The self-aggrandizing Cambridge scholar and founder of the religion Thelema, Crowley was always one to defy social conventions and norms. Referring to himself with apocalyptic titles, such as “the Great Beast 666”, Crowley engaged in dangerous acts throughout his life, including sex magic, mountaineering and raunchy poetry. Often penniless, he travelled the world, writing books on Magick and founding new orders.
His initiation at the New Forest Coven in Mill House by a group claiming to be witches, proved to be a turning point for Gardner, often regarded as the ‘Father of Wicca’. He gathered the material that was already available and made it more public, spreading Gardnerian Wicca to United States and beyond. However, the historical reliability of some of his ideas remains questionable.
Born as Violet Mary Firth, she used her family motto “Deo, non Fortuna” (by God, not by chance) as her pen name to become Dion Fortune. The founder of “Society of the Inner Light”, Dion was a respected author, occultist and psychiatrist, often employing the theories of Freud and Jung in her work. Feeling that their theories lacked something, she engaged in ceremonial magick and studies of the occult. She wrote vast numbers of novels and nonfiction, and remained unconcerned with publicity throughout her life.
Farrar had a buoyant life, having been married seven times. Both his fiction and nonfiction books dealt with the themes of occult and witchcraft. He was very influential in the development of Wicca in England and Ireland. During World War II, he was in the military and he experienced something that had a tremendous impact on him – he was one of the first British officers to enter the Auschwitz concentration camp. After that, he returned to England to work as a journalist, and was only introduced to Wicca in 1969 with the screening of the film “Legend of the Witches”, after which he became initiated into the Alexandrian Wiccan movement.
One of the most well-known modern witches, Cabot has penned several books on witchcraft and raised the movement’s profile across the United States. Throughout her life, she has done a lot of work with children with special needs and worked extensively to defend the civil rights of witches. She was declared the ‘Official Witch of Salem’ and has her own code of ethics, containing thirteen principles that are applicable to modern witches everywhere.

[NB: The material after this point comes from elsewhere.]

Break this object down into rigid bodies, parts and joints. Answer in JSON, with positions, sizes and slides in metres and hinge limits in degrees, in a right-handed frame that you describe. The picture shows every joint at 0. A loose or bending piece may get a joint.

Buckland has had a long love-affair with the occult, having practiced it for 50 years and written on the subject for 30, publishing more than sixty books. He has lectured and led workshops all over the United States, having played a major role in introducing Wiccan practices there. He was initiated into the Wiccan religion by Gardner’s high priestess Lady Olwen.
Starhawk is one of the most influential people in modern earth-based spirituality. Born Miriam Simos, she has since published twelve books as Starhawk. One of them The Spiral Dance inspired the Goddess movement. She is also an activist, exploring theories behind feminist Neopaganism and eco-feminism.
One of the most read Wiccan authors, Cunningham had a great deal of influence on making Wicca a solitary practice. Throughout his life, Cunningham wrote more than 30 books, both fiction and nonfiction. Thanks to his simple and easy-to-read writing style, Cunnigham became increasingly popular. His book Wicca: A Guide for the Solitary Practitioner has had 400,000 copies sold.
Born Jenine E. Trayer, Silver RavenWolf writes and lectures extensively on Wicca, authoring a number of books on New Age, Magic and Witchcraft that have been translated into a number of different languages. She is a member of the Serpent Stone Family, and leads the Black Forest Circle and Seminary.